Afterwards, my older son inquired, “Why did you buy so much food?” My measured response was that due to the appetites that he and his brother maintain, I am required to shop almost daily to keep their stomachs full and their muscles ready to pump iron.
From the other room, my younger son yelled, “I’m going to Seattle tomorrow! Can I have a ride to the airport?” I sighed. Then my daughter yowled from her room that she was going on a weekend trip with her boyfriend and wouldn’t be back until Monday. I grumbled. I stared at oldest son and told him, “You may not go anywhere! Dad and I can’t eat this stuff by ourselves.”
The immediate and reasonable solution to this overstock of food came like an electric shock: Stir Fry! The result for tonight’s dinner was a wonderful, spicy Chinese Stir Fry with Chicken.
If you ever have more vegetables than you can consume, I highly recommend a simple, easy and delicious stir-fry. It’s a one pan, one bowl meal. It also works well for vegetables that may be aging in the refrigerator when you are just plain tired of vegetable soup.
CHINESE VEGETABLE STIR FRY WITH CHICKEN
½ cup low sodium soy sauce
3 tablespoons cornstarch
1 teaspoon sugar
Whisk ingredients together and set aside.
Lightly toast, 1 cup whole cashews. Authentic Chinese recipes would have you stir fry the nuts in oil, but I favor avoiding the additional oil so I simply toast them in a toaster oven or under the broiler. This way they are roasted all the way through. They should be just golden and crunchy. Set aside.
3 baby bok choy, sliced diagonally
10 leaves, savoy cabbage, sliced crosswise
1 carrot, halved lengthwise and sliced thinly on a diagonal
1 broccoli crown, split into individual pieces, no stems
1 red bell pepper, julienned
8 oz. mushrooms, thinly sliced
2 small leeks, white only, thinly sliced
1 ½ cups snow peas, whole
2 garlic cloves, minced
2-3 tablespoons fresh ginger, minced
4 chicken breasts, trimmed and cut diagonally in thin strips
2 cups chicken non-fat or homemade stock
2 tablespoons Peanut oil, divided
Tamari sauce to taste
Brown or white rice to serve 6.
Heat a wok or large sauté pan until hot. Add 1 tablespoon peanut oil and a good long drizzle of tamari sauce. Saute or stir fry the chicken until it is opaque. Remove with a strainer to a clean bowl and set aside.

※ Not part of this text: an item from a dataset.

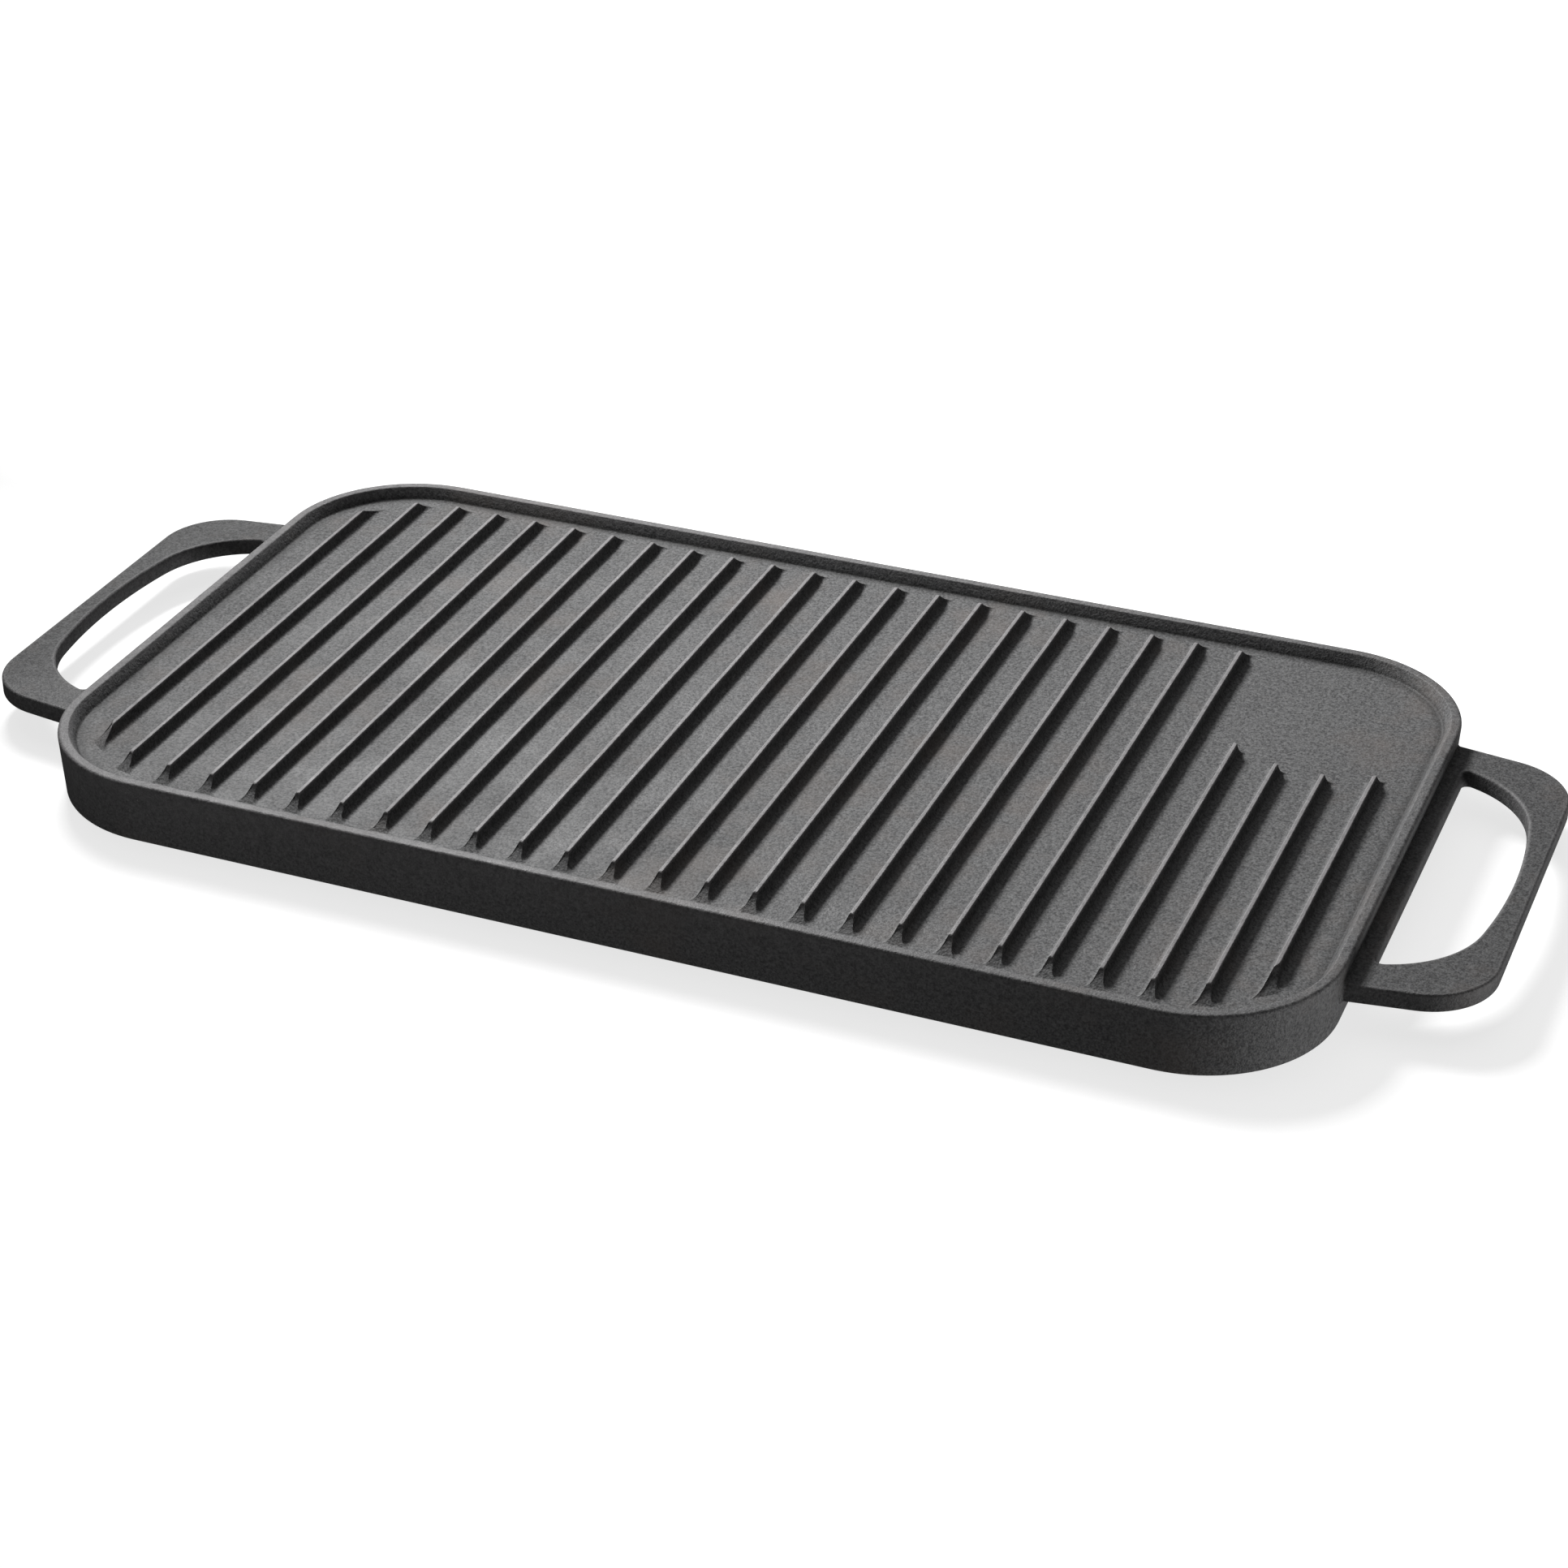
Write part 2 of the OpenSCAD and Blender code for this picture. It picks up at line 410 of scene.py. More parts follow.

Wipe the pan clean with a paper towel. Add 1 tablespoon peanut oil and another drizzle of tamari sauce. When the oil is hot, add the red pepper, leeks and mushrooms. Saute until soft.
Add the cabbage and bok choy and stir fry until softened. Add the garlic and ginger. Stir fry until well mixed-just a couple of minutes.
Add the carrot, snow peas and broccoli. Stir well to combine.
Pour the chicken stock into the pan, give it a stir and let it heat enough to steam the remaining crisp vegetables. When the broccoli begins to change color, add the soy/cornstarch mixture and stir well.
Increase the heat, add the chicken back into the pan and stir until the sauce thickens and the chicken is heated through. This will only take a minute or two.
Serve over brown or white rice. Sprinkle with toasted cashews.